*PROBLEM*
Please copy the lines below exactly, from the first one through the line showing "end_chamfer_angle = 45.0".

*INFORMATION SHOWN*
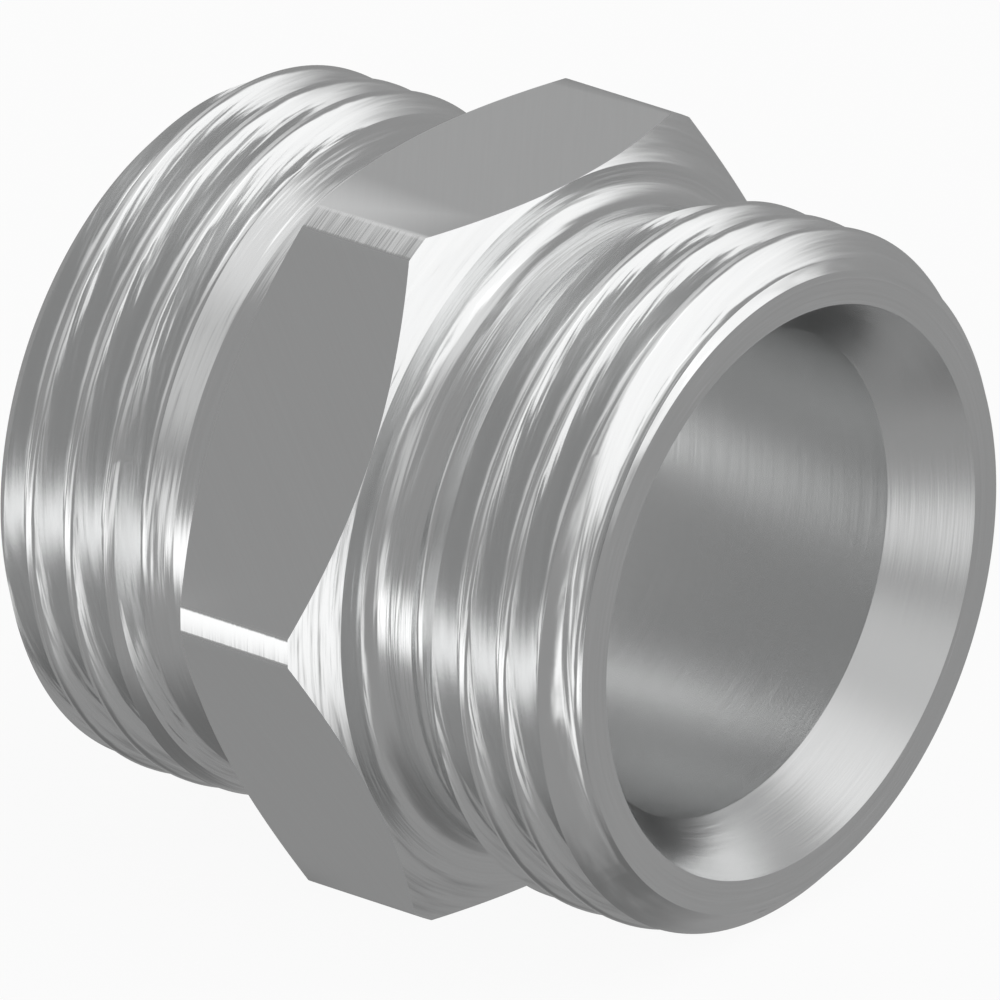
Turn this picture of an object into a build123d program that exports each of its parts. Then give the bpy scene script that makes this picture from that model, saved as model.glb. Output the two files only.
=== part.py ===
from build123d import *
import math
import os

# Eurocone adapter: a double-ended pipe nipple turned from one piece of hexagon bar.
# Millimetres. The turning axis lies along X and the piece rests on one flat of its
# hexagon, with the origin on the axis at the middle of the hexagon.

# Outside pipe thread G 3/4 at each end, right-handed: 55 degree form, its crests and roots
# cut flat at a sixth of the height of the sharp form
thread_major_diameter = 26.441
inch = 25.4
threads_per_inch = 14
flank_angle = 27.5
thread_length = 10.0

# Where the front thread comes out at its end face, and the line about which the
# rear end is the front end turned end for end, both as angles round the axis from +Y
front_crest_angle = 31.2
turning_line_angle = 60.0

# Hexagon for the spanner: its flats stand this far above the crests, which makes it
# 27 mm across, and this much is turned off its corners
flats_above_crests = 0.2795
hexagon_width = 7.0
corner_turned_off = 0.31
corner_chamfer_angle = 30.0

# Turned run-out between the hexagon and each thread, just below the roots
relief_below_roots = 0.1087
relief_width = 2.0
relief_fillet = 1.0
fillet_facets = 2
relief_cone_angle = 30.0

# Flat ring at each end, and the chamfer that leads from below the roots into the thread
face_below_roots = 0.0587
face_ring_width = 1.25
end_chamfer_angle = 45.0

# Wall between the bore and the roots, and the conical seat in each mouth
wall_under_roots = 2.9087
seat_angle = 30.0

# The threading tool stands this far out of the metal, and cuts so many turns at a time
tool_clearance = 0.2
turns_per_pass = 1.5
pass_overlap = 0.05

pitch = inch / threads_per_inch
thread_depth = pitch / (3 * math.tan(math.radians(flank_angle)))
major_radius = thread_major_diameter / 2
minor_radius = major_radius - thread_depth
flat_distance = major_radius + flats_above_crests
relief_radius = minor_radius - relief_below_roots
face_radius = minor_radius - face_below_roots
mouth_radius = face_radius - face_ring_width
bore_radius = minor_radius - wall_under_roots
half_hexagon = hexagon_width / 2
end_height = half_hexagon + thread_length


def tan_deg(angle):
    return math.tan(math.radians(angle))


def hexagon():
    """The spanner hexagon: a disc with chamfered edges, milled to six flats."""
    rim = flat_distance / math.cos(math.radians(30)) - corner_turned_off
    chamfer = (rim - flat_distance) * tan_deg(corner_chamfer_angle)
    outline = Polyline(
        (0, -half_hexagon),
        (flat_distance, -half_hexagon),
        (rim, -half_hexagon + chamfer),
        (rim, half_hexagon - chamfer),
        (flat_distance, half_hexagon),
        (0, half_hexagon),
        close=True,
    )
    disc = revolve(Plane.XZ * make_face(outline), Axis.Z)
    bar = extrude(RegularPolygon(flat_distance, 6, major_radius=False), hexagon_width, both=True)
    return disc & bar


def turned_end():
    """One end before threading: fillet, relief, cone up to the thread, chamfer at the mouth."""
    shoulder_radius = relief_radius + relief_fillet
    fillet_top = half_hexagon + relief_fillet
    fillet = []
    for step in range(fillet_facets + 1):
        angle = math.radians(90 * step / fillet_facets)
        radius = shoulder_radius - relief_fillet * math.sin(angle)
        fillet.append((radius, fillet_top - relief_fillet * math.cos(angle)))
    cone_start = half_hexagon + relief_width
    cone_end = cone_start + (major_radius - relief_radius) / tan_deg(relief_cone_angle)
    chamfer_start = end_height - (major_radius - face_radius) / tan_deg(end_chamfer_angle)
    outline = Polyline(
        (0, half_hexagon),
        *fillet,
        (relief_radius, cone_start),
        (major_radius, cone_end),
        (major_radius, chamfer_start),
        (face_radius, end_height),
        (0, end_height),
        close=True,
    )
    return revolve(Plane.XZ * make_face(outline), Axis.Z)


def tool_section():
    """The threading tool's point: two flanks and the flat between them that cuts the root."""
    sharp_height = pitch / (2 * tan_deg(flank_angle))
    root_half = (sharp_height / 6) * tan_deg(flank_angle)
    top_height = thread_depth + tool_clearance
    top_half = root_half + top_height * tan_deg(flank_angle)
    outline = Polyline(
        (minor_radius, -root_half),
        (minor_radius, root_half),
        (minor_radius + top_height, top_half),
        (minor_radius + top_height, -top_half),
        close=True,
    )
    return Plane.XZ * make_face(outline)


def threaded_end():
    """The turned end with its thread, cut in passes from the relief out past the end face."""
    end = turned_end()
    tool_path = Helix(pitch, (turns_per_pass + pass_overlap) * pitch, minor_radius)
    groove = sweep(tool_section(), tool_path, is_frenet=True)
    # The groove lies half a pitch from the crest.
    height = half_hexagon + (relief_fillet + relief_width) / 2
    angle = front_crest_angle + 360 * (height - (end_height - pitch / 2)) / pitch
    passes = math.ceil((end_height + pitch / 2 - height) / pitch / turns_per_pass)
    for turns in [turns_per_pass * k for k in range(passes)]:
        end -= Location((0, 0, height + turns * pitch), (0, 0, angle + 360 * turns)) * groove
    return end


def through_bore():
    """The bore with a conical seat opening into both end faces."""
    seat_depth = (mouth_radius - bore_radius) / tan_deg(seat_angle)
    outline = Polyline(
        (0, -end_height),
        (mouth_radius, -end_height),
        (bore_radius, -end_height + seat_depth),
        (bore_radius, end_height - seat_depth),
        (mouth_radius, end_height),
        (0, end_height),
        close=True,
    )
    return revolve(Plane.XZ * make_face(outline), Axis.Z)


def adapter_body():
    front_end = threaded_end()
    line_angle = math.radians(turning_line_angle)
    turning_line = Axis((0, 0, 0), (math.cos(line_angle), math.sin(line_angle), 0))
    rear_end = front_end.rotate(turning_line, 180)
    body = hexagon() + front_end + rear_end - through_bore()
    return Plane.YZ.location * body


body = adapter_body()
os.makedirs("parts", exist_ok=True)
export_step(body, "parts/adapter_body.step")
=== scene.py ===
from collections import namedtuple
from math import asin, cos, pi, radians, sin, tan, tau

import bmesh
import bpy
from bpy.props import FloatProperty, FloatVectorProperty, IntProperty, PointerProperty
from mathutils import Matrix, Vector


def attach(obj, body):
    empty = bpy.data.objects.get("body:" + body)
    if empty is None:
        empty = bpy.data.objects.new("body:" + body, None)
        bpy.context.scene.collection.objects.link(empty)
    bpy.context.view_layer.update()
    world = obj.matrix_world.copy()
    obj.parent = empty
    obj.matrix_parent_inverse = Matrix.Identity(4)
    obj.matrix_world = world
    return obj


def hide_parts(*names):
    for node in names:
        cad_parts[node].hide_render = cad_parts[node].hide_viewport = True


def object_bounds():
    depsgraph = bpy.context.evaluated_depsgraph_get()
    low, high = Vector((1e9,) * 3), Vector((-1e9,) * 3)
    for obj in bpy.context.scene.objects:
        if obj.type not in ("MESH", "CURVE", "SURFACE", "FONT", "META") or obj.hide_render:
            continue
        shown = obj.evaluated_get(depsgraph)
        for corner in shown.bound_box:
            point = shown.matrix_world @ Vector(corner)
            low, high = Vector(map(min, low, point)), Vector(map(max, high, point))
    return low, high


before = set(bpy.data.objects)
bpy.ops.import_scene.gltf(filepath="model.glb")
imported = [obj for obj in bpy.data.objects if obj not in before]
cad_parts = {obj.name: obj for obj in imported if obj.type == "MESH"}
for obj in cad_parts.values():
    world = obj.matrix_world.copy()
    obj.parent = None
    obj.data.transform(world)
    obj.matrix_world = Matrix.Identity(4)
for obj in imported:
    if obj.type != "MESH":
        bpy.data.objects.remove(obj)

cad_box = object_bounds()

bl_info = {
    "name": "Eurocone adapter",
    "version": (1, 0, 0),
    "blender": (4, 5, 0),
    "location": "3D View > Sidebar > Adapter",
    "description": "A double-ended pipe nipple with a spanner hexagon, and a plain studio for it",
    "category": "Object",
}

MM = 0.001

# The rounded 55 degree thread form, as shares of the pitch
THREAD_DEPTH = 0.640327
NOSE_RADIUS = 0.137329

# Half of the narrow land that stays on each crest, and how far the tool stands out of the metal
CREST_LAND = 0.06 * MM
TOOL_CLEARANCE = 0.2 * MM

# Points nearer than this become one, on the body and on the threading tool
BODY_MERGE = 1e-7
TOOL_MERGE = 0.002 * MM
CUT_TOLERANCE = 1e-8

# Facets of the relief's fillet, of the thread's root and of each side of its crest
FILLET_FACETS = 12
ROOT_FACETS = 10
CREST_FACETS = 5

# Edges sharper than this stay sharp
SHARP_ANGLE = radians(28)

# Material slots of the body
TURNED, MILLED, BORED = 0, 1, 2

# Marks a metre, across the marks and along them
Marks = namedtuple("Marks", "across along")
BROAD_MARKS = Marks(12000, 120)
FINE_MARKS = Marks(21000, 260)
FLAT_MARKS = Marks(9000, 200)

# The share of the radius in the place of a turned mark. Just below one, so that a
# 45 degree cone has marks too
RADIUS_SHARE = 0.9

# The slant of the marks on a flat, along the bore and across it
SLANT = (0.8, 0.6)

# A soft box as the object sees it: its level, its place in degrees, and how far from its
# middle it starts to fade and is gone
SoftBox = namedtuple("SoftBox", "level azimuth elevation full gone")
KEY_BOX = SoftBox(0.8, 26, 26, 27, 46)
CROWN_BOX = SoftBox(0.5, -14, 74, 8, 34)
BACK_BOX = SoftBox(0.4, 158, 40, 8, 32)
CAMERA_BOX = SoftBox(0.3, -60, 34, 6, 26)
LOW_LEFT_BOX = SoftBox(0.55, -76, -8, 6, 19)
LOW_RIGHT_BOX = SoftBox(0.9, -2, -20, 4, 22)
LOW_STRIP = SoftBox(1.0, -128, -20, 38, 56)

# The low strip's edges, and where the dark ground starts, as heights on a sphere of radius one
STRIP_LOW_EDGE = (-0.52, -0.42)
STRIP_HIGH_EDGE = (-0.25, -0.12)
GROUND_EDGE = (-1.0, -0.8)

# Level of the light straight below, and what the rest of the room adds to it
GROUND_LEVEL = 0.16
ROOM_LEVEL = 0.15


# Sizes and colours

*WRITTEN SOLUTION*
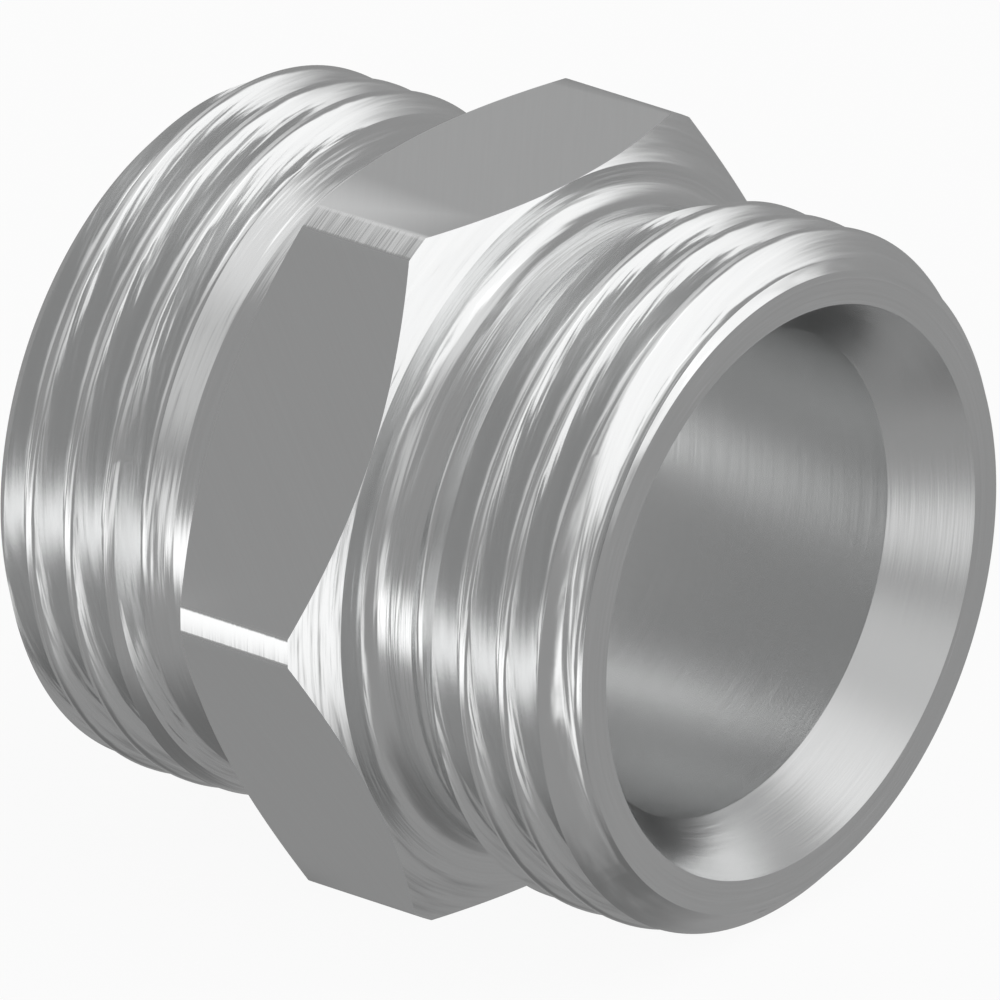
Turn this picture of an object into a build123d program that exports each of its parts. Then give the bpy scene script that makes this picture from that model, saved as model.glb. Output the two files only.
=== part.py ===
from build123d import *
import math
import os

# Eurocone adapter: a double-ended pipe nipple turned from one piece of hexagon bar.
# Millimetres. The turning axis lies along X and the piece rests on one flat of its
# hexagon, with the origin on the axis at the middle of the hexagon.

# Outside pipe thread G 3/4 at each end, right-handed: 55 degree form, its crests and roots
# cut flat at a sixth of the height of the sharp form
thread_major_diameter = 26.441
inch = 25.4
threads_per_inch = 14
flank_angle = 27.5
thread_length = 10.0

# Where the front thread comes out at its end face, and the line about which the
# rear end is the front end turned end for end, both as angles round the axis from +Y
front_crest_angle = 31.2
turning_line_angle = 60.0

# Hexagon for the spanner: its flats stand this far above the crests, which makes it
# 27 mm across, and this much is turned off its corners
flats_above_crests = 0.2795
hexagon_width = 7.0
corner_turned_off = 0.31
corner_chamfer_angle = 30.0

# Turned run-out between the hexagon and each thread, just below the roots
relief_below_roots = 0.1087
relief_width = 2.0
relief_fillet = 1.0
fillet_facets = 2
relief_cone_angle = 30.0

# Flat ring at each end, and the chamfer that leads from below the roots into the thread
face_below_roots = 0.0587
face_ring_width = 1.25
end_chamfer_angle = 45.0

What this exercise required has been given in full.